# Eigenvalue/Eigenvector proof.

• Jan 30th 2010, 05:57 AM
nlews
Eigenvalue/Eigenvector proof.
Suppose that the 2x2 matrix A has only one eigenvalue λ with eigenvector v, and that w is a non zero vector which is not an eigenvector..show that:

a) v and w are linearly independent
b) the matrix with respect to the basis {v, w} is
(λ c
0 λ) for some c =not to 0
c) for a suitable choice of w, c = 1

I am stuck.
I know how to show that eigenvectors are linearly independent, but how do I show that these two vectors are linearly independent to eachother?
as for b and c i dont know where to start! Please help!
• Jan 30th 2010, 01:41 PM
girdav
If $\displaystyle E_{\lambda}$ is the eigenspace corresponding to the eigenvalue $\displaystyle \lambda$ then we can write $\displaystyle E = E_{\lambda}\oplus F$.
What can you say if $\displaystyle v$ and $\displaystyle w$ are linearly dependent?
• Jan 31st 2010, 12:09 PM
nlews
I'm not sure what that sign means =/
but if they are dependent then the coefficients in this equation αv + βw = 0 will not be equal to zero.

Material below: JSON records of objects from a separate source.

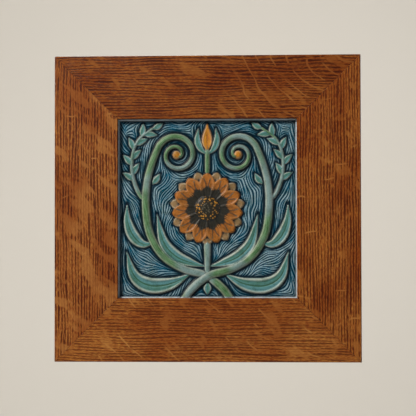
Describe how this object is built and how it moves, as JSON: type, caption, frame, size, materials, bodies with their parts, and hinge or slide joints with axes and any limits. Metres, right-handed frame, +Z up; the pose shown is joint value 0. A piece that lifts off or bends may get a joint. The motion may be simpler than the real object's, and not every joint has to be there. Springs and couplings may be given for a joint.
{
  "type": "framed art tile",
  "caption": "Square glazed relief tile with a flower and scrolling stems, held in a wide flat mitred oak frame that hangs on a wall.",
  "frame": {"origin": "middle of the hanger's rear face, behind the top rail, where it meets the wall", "axes": "+Z up, +Y out of the back into the wall, the tile faces -Y"},
  "size_m": [0.25, 0.0215, 0.25],
  "materials": {
    "oak": "satin red-brown stain, open grain",
    "glaze": "glossy, blue ground with sage, rust and charcoal relief",
    "hardboard": "matt",
    "brassed_steel": "brass plated",
    "felt": "matt"
  },
  "bodies": {
    "root": {"top_rail": "oak", "right_stile": "oak", "bottom_rail": "oak", "left_stile": "oak", "relief_tile": "glaze", "backing_board": "hardboard", "sawtooth_hanger": "brassed_steel", "hanger_nail_left": "brassed_steel", "hanger_nail_right": "brassed_steel", "bumper_left": "felt", "bumper_right": "felt"}
  },
  "joints": []
}
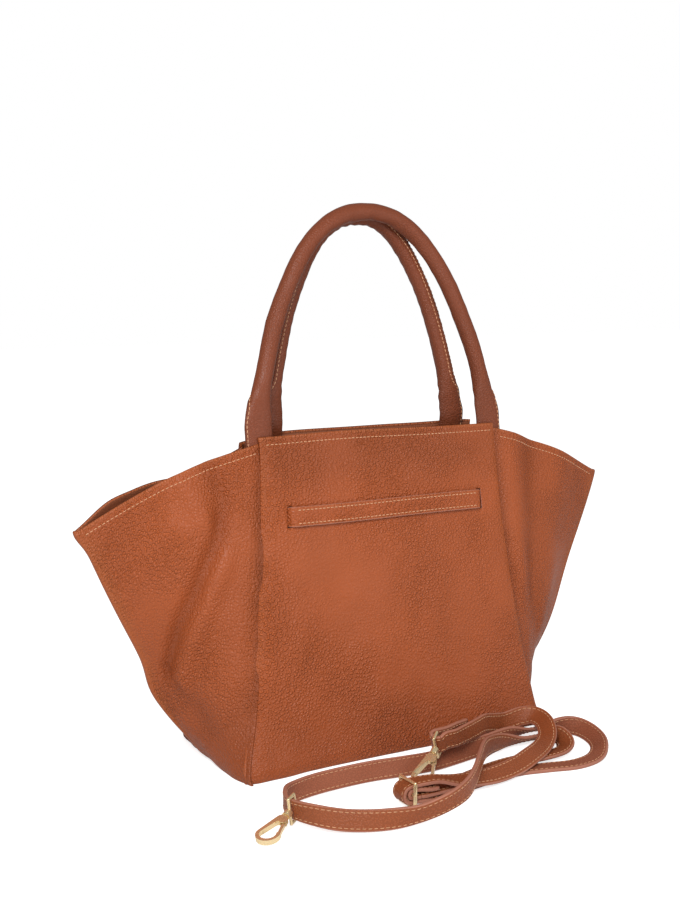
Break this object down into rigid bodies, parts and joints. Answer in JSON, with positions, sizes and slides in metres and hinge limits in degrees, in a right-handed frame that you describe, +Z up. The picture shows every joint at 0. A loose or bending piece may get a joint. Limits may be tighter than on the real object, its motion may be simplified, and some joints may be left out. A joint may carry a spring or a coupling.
{
  "type": "trapeze bag",
  "caption": "Leather trapeze handbag with folding side wings, two rolled handles, a threaded front band and a detachable shoulder strap with snap hooks.",
  "frame": {"origin": "middle of the underside of the base, on the surface the bag stands on", "axes": "+X to the bag's right seen from the front, along the two wing tips; +Y to the back; +Z up"},
  "size_m": [0.536, 0.2944, 0.4783],
  "materials": {
    "leather": "pebbled",
    "dark_leather": "smooth",
    "lining_cloth": "woven",
    "gold_metal": "polished light gold",
    "board": "plain",
    "handle_core": "cord"
  },
  "bodies": {
    "bag": {"front_panel": "leather", "back_panel": "leather", "left_wing": "leather", "right_wing": "leather", "base_panel": "leather", "base_board": "board", "lining": "lining_cloth", "front_facing": "dark_leather", "back_facing": "dark_leather", "snap_socket": "gold_metal", "snap_stud": "gold_metal", "front_band": "leather", "front_left_tab": "leather", "front_right_tab": "leather", "back_left_tab": "leather", "back_right_tab": "leather", "left_ring_loop": "dark_leather", "right_ring_loop": "dark_leather"},
    "front_handle": {"front_handle_cover": "leather", "front_handle_core": "handle_core"},
    "back_handle": {"back_handle_cover": "leather", "back_handle_core": "handle_core"},
    "left_ring": {"left_ring": "gold_metal"},
    "right_ring": {"right_ring": "gold_metal"},
    "strap": {"shoulder_strap": "leather", "slider_frame": "gold_metal", "slider_bar": "gold_metal", "hook1_eye": "gold_metal", "hook2_eye": "gold_metal"},
    "hook1": {"hook1_frame": "gold_metal", "hook1_pin": "gold_metal", "hook1_spring": "gold_metal"},
    "hook1_gate": {"hook1_gate": "gold_metal"},
    "hook2": {"hook2_frame": "gold_metal", "hook2_pin": "gold_metal", "hook2_spring": "gold_metal"},
    "hook2_gate": {"hook2_gate": "gold_metal"}
  },
  "joints": [
    {"name": "front_handle_hinge", "type": "hinge", "parent": "bag", "child": "front_handle", "pos_m": [0, -0.02653, 0.2855], "axis": [1, 0, 0], "range_deg": [0, 100]},
    {"name": "back_handle_hinge", "type": "hinge", "parent": "bag", "child": "back_handle", "pos_m": [0, -0.001, 0.2855], "axis": [-1, 0, 0], "range_deg": [0, 90]},
    {"name": "left_ring_hinge", "type": "hinge", "parent": "bag", "child": "left_ring", "pos_m": [-0.23845, -0.0005, 0.202], "axis": [0.8737, 0, 0.4865], "range_deg": [-9, 9]},
    {"name": "right_ring_hinge", "type": "hinge", "parent": "bag", "child": "right_ring", "pos_m": [0.23899, -0.0005, 0.214], "axis": [0.8849, 0, -0.4658], "range_deg": [-9, 9]},
    {"name": "strap_slide", "type": "slide", "parent": "bag", "child": "strap", "axis": [0, -1, 0], "range_m": [0, 0.25]},
    {"name": "hook1_swivel", "type": "hinge", "parent": "strap", "child": "hook1", "pos_m": [-0.16837, -0.17197, 0.01273], "axis": [-0.8295, -0.5183, -0.2079], "continuous": true},
    {"name": "hook1_gate_hinge", "type": "hinge", "parent": "hook1", "child": "hook1_gate", "pos_m": [-0.17479, -0.18033, 0.01063], "axis": [0.1763, 0.1102, -0.9781], "range_deg": [0, 22], "stiffness_Nm_per_rad": 0.02, "springref_deg": -8.59},
    {"name": "hook2_swivel", "type": "hinge", "parent": "strap", "child": "hook2", "pos_m": [-0.01034, -0.13424, 0.02229], "axis": [-0.7233, -0.5064, -0.4695], "continuous": true},
    {"name": "hook2_gate_hinge", "type": "hinge", "parent": "hook2", "child": "hook2_gate", "pos_m": [-0.01553, -0.14238, 0.01755], "axis": [0.3846, 0.2693, -0.8829], "range_deg": [0, 22], "stiffness_Nm_per_rad": 0.02, "springref_deg": -8.59}
  ]
}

Im not sure how that helps. Sorry!
• Jan 31st 2010, 12:52 PM
HallsofIvy
Quote:

Originally Posted by nlews
Suppose that the 2x2 matrix A has only one eigenvalue λ with eigenvector v, and that w is a non zero vector which is not an eigenvector..show that:

a) v and w are linearly independent
b) the matrix with respect to the basis {v, w} is
(λ c
0 λ) for some c =not to 0
c) for a suitable choice of w, c = 1

I am stuck.
I know how to show that the eigenvalues are linearly independent,

Unfortunately, I suspect you do NOT know that- it doesn't even makes sense. eigenvalues are numbers and "independent" is only defined for vectors.

Quote:

but how do I show that these two vectors are linearly independent to eachother?
Use the definition of "independent". Suppose av+ bw= 0. Applying A to both sides, a(Av)+ b(Aw)= 3av+ b(Aw)= 0. If a were 0, then either Aw= 0 which means that w is an eigenvector with eigenvalue 0, which by hypothesis is not true, or a= 0. If b were 0, that says 3av= 0 so that v= 0, not an eigenvector. If both are non-zero, we would have w= -(a/b)v so that Aw= -(a/b)Av= -(3a/b)v, again contradicting the fact that w is not an eigenvector.

Quote:

as for b and c i dont know where to start! Please help!
• Jan 31st 2010, 01:36 PM
nlews
sorry yes I obviously meant eigenvectors not eigenvalues. I just meant that I knew the standard proof that eigenvectors are linearly independent if they belong to distinct eigenvalues, and I couldn't see how knowing that would help me here.
However thank you for your help, that makes sense to me! I had sort of a similar thing but the logic wasn't quite there because I hadn't applied A so thank you! part a done!